In the Lost Lands (Paul W. S. Anderson, 2025).

NOTEBOOK: Given the ambivalent views on artificial intelligence in the last two Resident Evil films, I’m curious about your perspective on AI as a filmmaking tool.

ANDERSON: Listen, it’s there and it’s being used. Some of it is fantastic. There are some Instagram Reels that I’m totally in love with. But then being able to deploy that imagery as a means of telling a story is much more challenging. It’s one thing to have snippets, but quite another to bend those snippets to your will to tell a story.
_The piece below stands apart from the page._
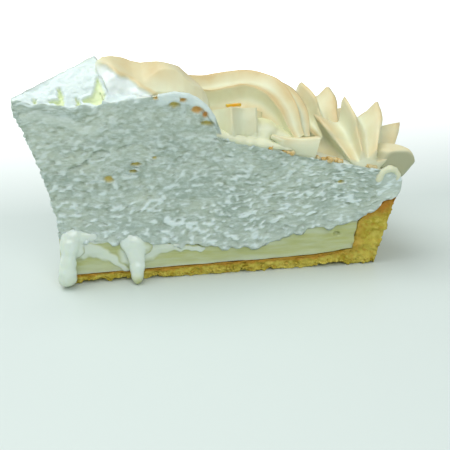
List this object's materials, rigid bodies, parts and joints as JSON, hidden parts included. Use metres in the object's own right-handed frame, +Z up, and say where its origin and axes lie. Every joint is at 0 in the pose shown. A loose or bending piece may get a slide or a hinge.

When you make a movie like Lost Lands that has as many visual effects as it does, you’re using AI. But AI is so broad, and so much of it is so bad, that what you really need is to curate it. The good use of AI is when it has been highly curated, and then worked upon by a visual artist afterwards. Those are the kind of AI-led images that I like in the work I’ve done. I think it can only get you so far, and then you need a human being with great taste to push it to the next level. 

That’s what AI doesn’t have. It doesn’t have the taste button yet. It can do a whole bunch of stuff, but unless you have human beings pushing it to the next level, it’s not something I would want to stick in one of my movies, that’s for sure.